Reconozco haber experimentado cierta desazón ante la forma más bien rutinaria con que fue tratada por la prensa cultural la inesperada muerte de José María Guelbenzu, el pasado 18 de julio. Hasta donde alcanza mi defectuoso radar periodístico, ningún escritor destacado, ningún crítico de postín (ni siquiera entre los pertenecientes a la incombustible gerontocracia del reseñismo peninsular, más o menos coetánea de Guelbenzu), ha rendido tributo a la memoria del escritor, fuera del siempre puntualísimo Juan Cruz, que le dedicó un cálido obituario.

Que me disculpen si me equivoco. Como sea, la desazón de la que hablo no tardó en disolverse ante lo que, bien considerado, se me impuso como una evidencia: hacía años que Guelbenzu había dejado de ser un escritor señero dentro del panorama de la narrativa española, en el que sin embargo había ocupado una posición muy destacada hasta bien entrada la década de los 90.

Escribo esto, que conste, lleno de afecto y de respeto por Guelbenzu, del que he sido lector y admirador. No me olvido de que, en una sonada encuesta publicada por El País en 1991, con motivo de que España fuera aquel año el país invitado en la Feria del Libro de Frankfurt, El río de la luna (1981) ocupaba el cuarto puesto en la lista de los quince mejores libros publicados en España desde el año 1975, por encima de Herrumbrosas lanzas, El testimonio de Yarfoz, Un día volveré, El metro de platino iridiado.
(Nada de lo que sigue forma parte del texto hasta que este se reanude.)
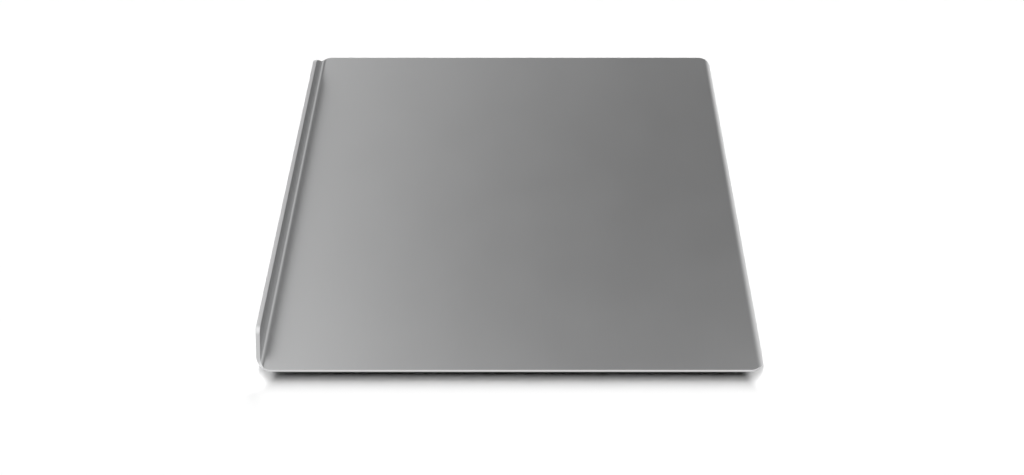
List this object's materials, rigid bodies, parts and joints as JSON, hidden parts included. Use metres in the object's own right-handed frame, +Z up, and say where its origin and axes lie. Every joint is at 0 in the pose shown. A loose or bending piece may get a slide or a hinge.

Guelbenzu, por otro lado, se contaba entre los diez narradores españoles más votados en conjunto, por encima de los hermanos Goytisolo o de Sánchez Ferlosio.

Por aquellas fechas, quién lo duda, Guelbenzu se hallaba en la primera fila de la narrativa española. Destacaba entre los agentes de la importante ola renovadora –de sesgos experimentalistas y metaliterarios– que ya desde finales de los 60 pujaba por modernizar nuestra cultura.

La ambición y la seriedad de su empeño como novelista le procuró un bien ganado crédito que le permitió resistir, durante los 80, el embate arrollador del fenómeno etiquetado como “nueva narrativa española”, tan desentendido de los caminos abiertos en la década anterior. Todavía durante los 90 alcanzó a mantener el tipo, si bien con fortuna ya decreciente, buscando de forma cada vez más tentativa sintonizar con los tiempos.

Guelbenzu destacaba entre los agentes de la importante ola renovadora que ya desde finales de los 60 pujaba por modernizar nuestra cultura

A comienzos del nuevo siglo, entre el descreimiento y la fatiga, probó fortuna incursionando en el género de la novela negra o detectivesca y dando vida a un personaje recurrente: la jueza Mariana Marco.

Diríase que por entonces la trayectoria de Guelbenzu se desinfla a la vez que se bifurca en dos líneas narrativas: la que voluntariosamente persevera, sin demasiado aliento, en la exploración de sus obsesiones más personales, y la que, con aspiraciones más comerciales, trata de seducir y fidelizar a los lectores explotando la bonanza de la novela de género.

Su caso ofrece algunos paralelismos con un notable narrador irlandés de su misma generación, John Banville, quien, también a comienzos de los 2000, se inventó un alter ego, Benjamin Black, con el que sigue firmando novelas del género negro.

En las dos últimas décadas, Guelbenzu –cuya importante labor como editor merece una consideración aparte– constó sobre todo como eminente y fiable crítico literario, quizá la faceta en que más énfasis han puesto la mayoría de los obituarios.

El trato asiduo con los novelistas clásicos y la más selecta narrativa internacional –los campos en que ejerció su cultivado y siempre certero juicio– nutrió su inveterada pasión literaria y le ayudó a administrar sin dramatismo, resignadamente, el declive de su estrella, que era el de toda una práctica de la novela. También a mantener las distancias con el circo literario, observando con experto escepticismo la sucesión de modas y de bluffs sin dejar nunca de ejercitar su generosidad como lector.